Sebab, berdasarkan komunikasi yang sebelumnya Anies kepadanya, disebutkan bahwa perubahan nama menjadi rumah sehat hanya sebatas logo atau branding.
"Terus terang beliau (Anies) sempat bicara dengan saya. Itu seperti perubahan logo sehingga bisa memberikan pesan," kata Budi saat ditemui di Istana Wakil Presiden, Jakarta Pusat, Kamis, 4 Agustus.

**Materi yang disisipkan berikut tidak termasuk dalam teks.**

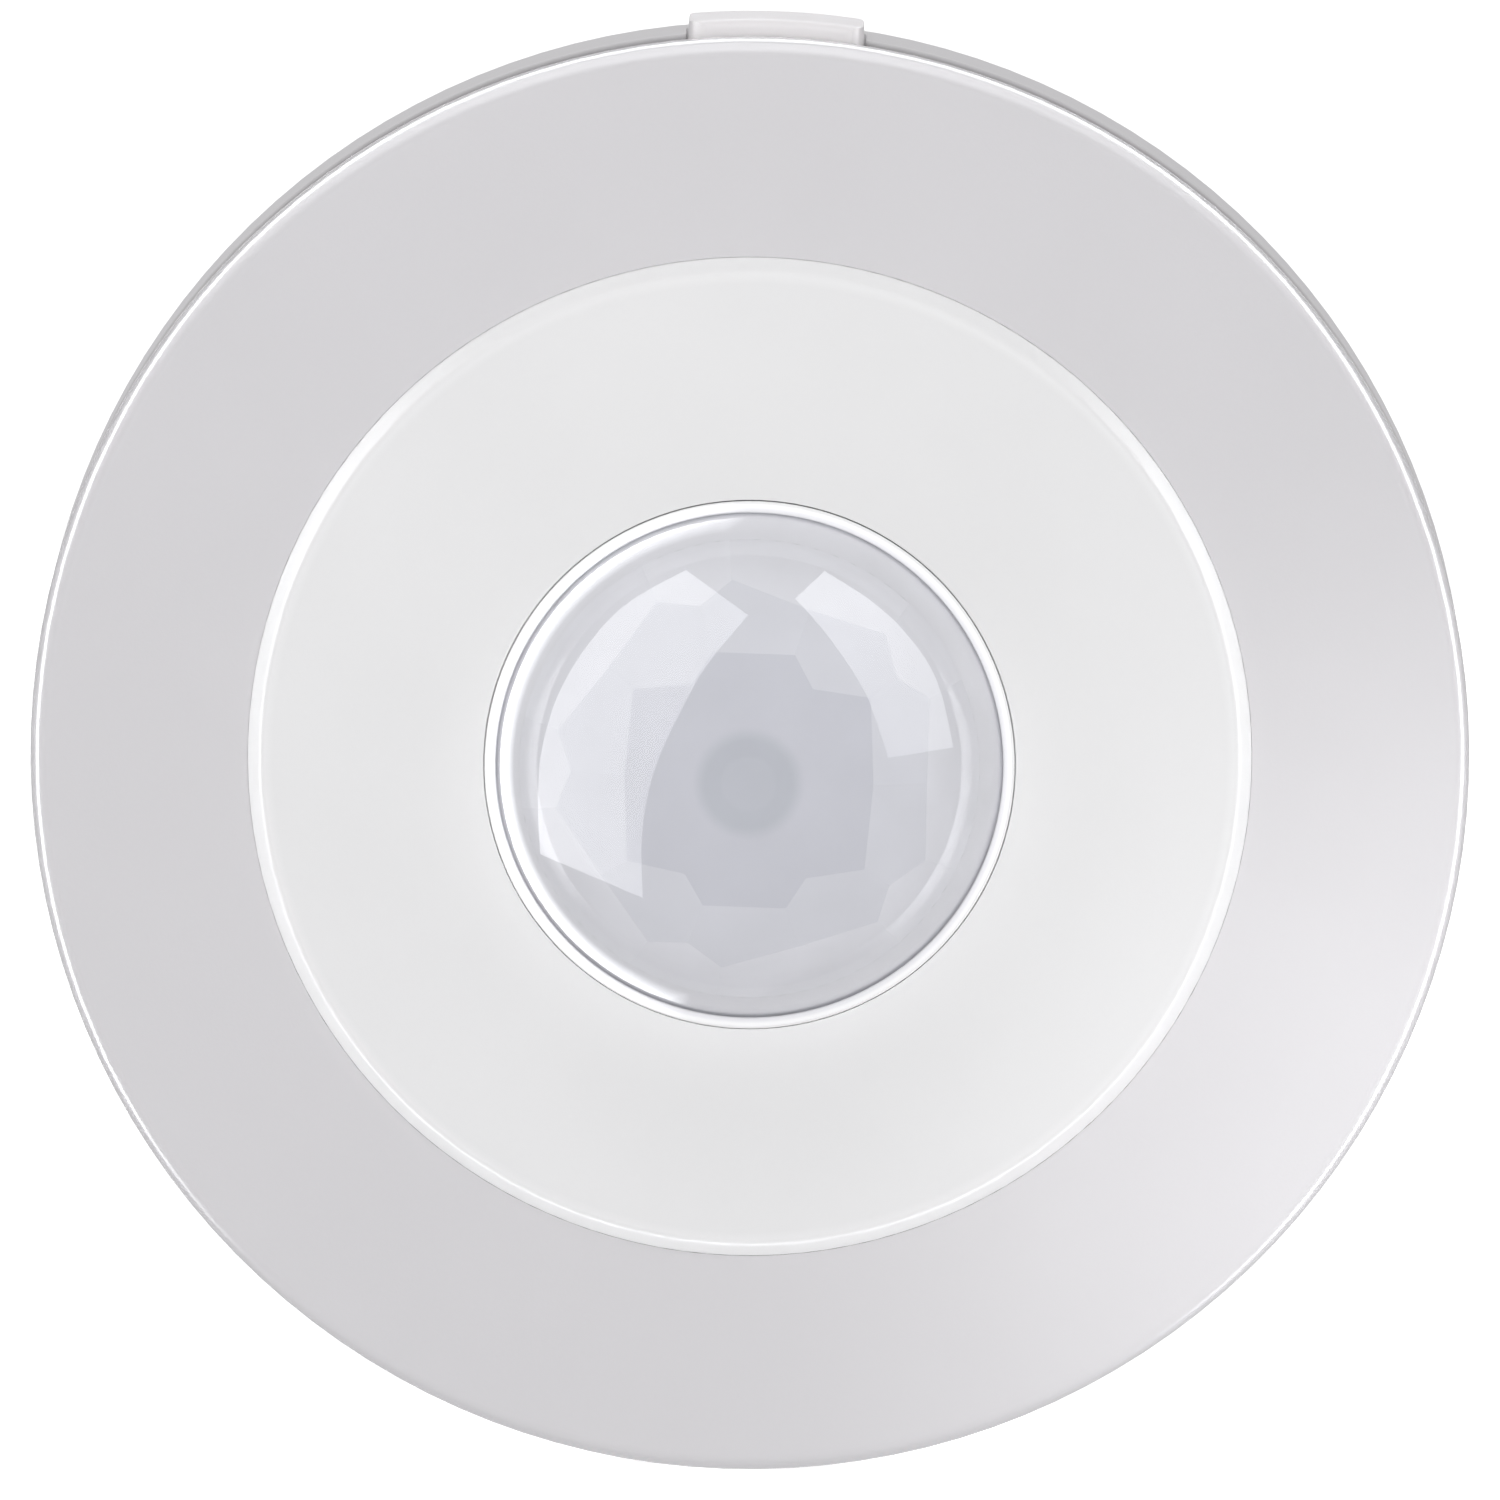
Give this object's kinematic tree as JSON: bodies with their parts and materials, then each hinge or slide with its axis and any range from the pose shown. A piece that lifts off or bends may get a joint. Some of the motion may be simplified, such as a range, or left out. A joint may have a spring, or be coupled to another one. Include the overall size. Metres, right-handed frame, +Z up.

Budi menjelaskan, terdapat dua jenis penamaan, yakni nama legal dan nama merek atau branding. Meskipun logo sebagai branding rumah sakit menggunakan nama rumah sehat, namun akta secara legal tetap dinamakan rumah sakit.
Sehingga, kata Budi, hal itu tidak melanggar Undang-Undang Nomor 4 Tahun 2009 tentang Rumah Sakit.
"Mesti dibedakan apa nama legalnya, dan nama brandingnya. Jadi, update yang dismapaikan (Anies) ke kami secara legal tetap rumah sakit, tapi branding-nya logonya memakai definisi rumah sehat. Kalau bagi kita, yang penting aktenya legal pakai apa," jelas Budi.